The London ambulance service said more than 48 people had been taken to hospitals across the city.
A Reuters reporter said sometime after the attack began that he had heard loud bangs near the Borough Market area, but these appeared to be controlled explosions by security services.
Streets around London Bridge and Borough Market, fashionable districts packed with bars and restaurants, would have been busy with people on a Saturday night out.
Witnesses described a white van careering into pedestrians near London Bridge and knocking over several people.
"It looked like he was aiming for groups of people. I froze because I didn't know what to do," Mark Roberts, 53, a management consultant, told Reuters. He saw at least six people on the ground after the van veered on and off the pavement.
"It was horrendous," he said.
A taxi driver told the BBC that three men got out of the van with long knives and "went randomly along Borough High Street stabbing people".
Witnesses said people ran into a bar to seek shelter.
"People started running and screaming, and the van crashes into the railing behind. We went towards Borough Market and everyone went inside [the bar]. Everyone in the bar started pushing people from the exits," one witness who gave his name as Brian, 32, told Reuters.
Another witness, who declined to be named, his white top covered in blood, described a scene of panic in the bar.
"They hit the emergency alarm. There was a line of people going down to the emergency exit. And then people started screaming coming back up," the 31-year-old said.
"Around the corner there was a guy with a stab wound on his neck ... There was a doctor in the pub and she helped him. They put pressure on the stab wound."
BBC radio said witnesses saw people throwing tables and chairs at the perpetrators of the attack to protect themselves.
The BBC showed dozens of people, evidently caught up in the attack, being escorted through a police cordon with their hands on their heads.
The Islamic State group, losing territory in Syria and Iraq to an advance backed by a US-led coalition, sent out a call on instant messaging service Telegram early on Saturday urging its followers to launch attacks with trucks, knives and guns against "crusaders" during the Muslim holy month of Ramadan.
Similar attacks, in Berlin, Nice, Brussels and Paris, have been carried out by militants over the past two years.

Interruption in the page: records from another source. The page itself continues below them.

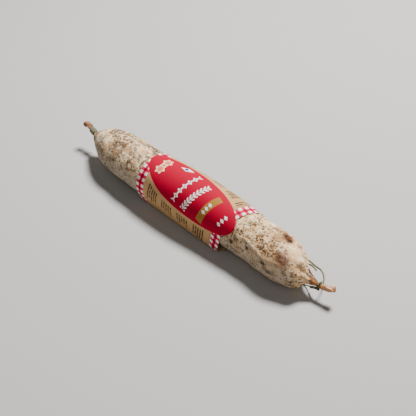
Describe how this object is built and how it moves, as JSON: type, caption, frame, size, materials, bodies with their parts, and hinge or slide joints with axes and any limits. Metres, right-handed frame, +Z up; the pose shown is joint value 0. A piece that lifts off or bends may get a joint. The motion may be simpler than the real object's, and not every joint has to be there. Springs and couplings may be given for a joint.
{
  "type": "dry-cured sausage",
  "caption": "Small dry-cured sausage lying on its side, its casing bloomed white, with a paper band round the middle and twine on both tails",
  "frame": {"origin": "on the ground below the middle of the sausage, at the middle of the bounding box's underside", "axes": "+X runs along the sausage to its drooping tail, +Z is up, and -Y is the side where the paper band is slack"},
  "size_m": [0.2062, 0.0382, 0.0308],
  "materials": {
    "casing": "matt, dry natural casing with a powdery white bloom, brown where the bloom is thin",
    "paper": "smooth printed paper, satin: red, kraft brown and a red and white check",
    "twine": "twisted plant-fibre twine, grey-green and matt"
  },
  "bodies": {
    "root": {"sausage": "casing", "label": "paper", "far_tie": "twine", "near_tie": "twine", "long_strand": "twine", "short_strand": "twine"}
  },
  "joints": []
}
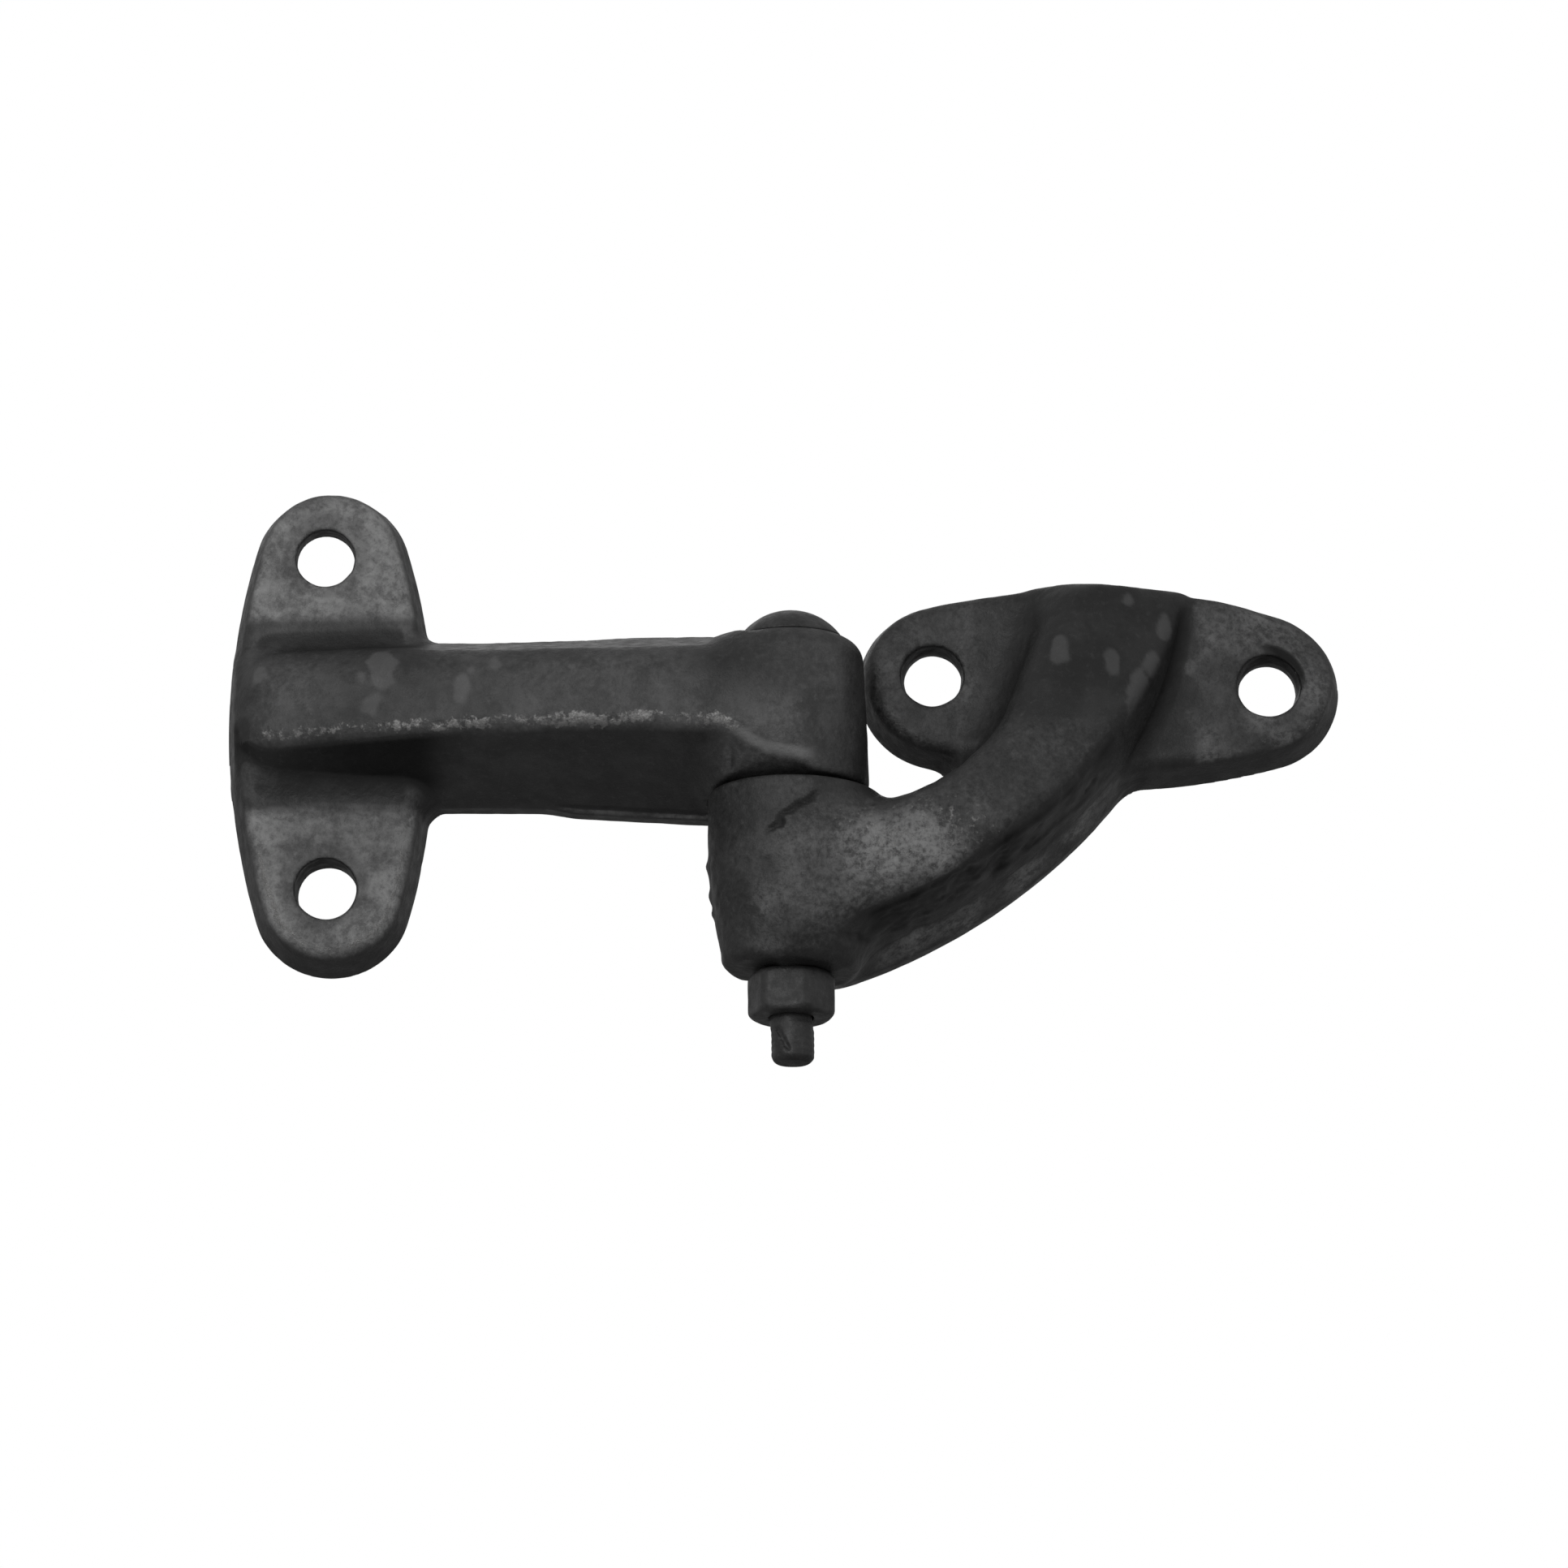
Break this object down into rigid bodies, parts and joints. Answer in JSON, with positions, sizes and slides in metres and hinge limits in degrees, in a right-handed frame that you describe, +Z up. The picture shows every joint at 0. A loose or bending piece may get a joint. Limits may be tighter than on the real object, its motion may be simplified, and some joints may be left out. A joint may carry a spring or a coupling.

"Following updates from police and security officials, I can confirm that the terrible incident in London is being treated as a potential act of terrorism," Prime Minister Theresa May said.
London's Thames river police said they worked with the lifeboat rescue service to help evacuate people caught up in the attack, described by police as a terrorist incident.
Trump brings up Muslim ban
US President Donald Trump took to Twitter to bring up his Muslim ban, which is being held up by the courts, just after news of the attack first broke.
"We need to be smart, vigilant and tough. We need the courts to give us back our rights. We need the Travel Ban as an extra level of safety!" he tweeted.
He then offered to help Britain. The White House said he had been briefed on the incidents by his national security team.
The incident bore similarities to a March attack on Westminster Bridge, west of London Bridge, in which a man killed five people after driving into a crowd of pedestrians before stabbing a police officer in the grounds of parliament.
"We were in an Uber [taxi] going towards London Bridge and suddenly we saw people running. The Uber stopped, we asked people what was going on – people said there was shooting," said Yoann Belmere, 40, a French banker living in London.
"Now the area is completely closed with police cars going one way and ambulances going the other," he told Reuters.
A witness told CNN two men had entered a restaurant in the Borough Market area and stabbed two people inside. He said a waitress was stabbed in the throat and a man was stabbed in the back.
The Manchester bombing on 22 May was the deadliest attack in Britain since July 2005, when four British Muslim suicide bombers killed 52 people in coordinated attacks on London's transport network.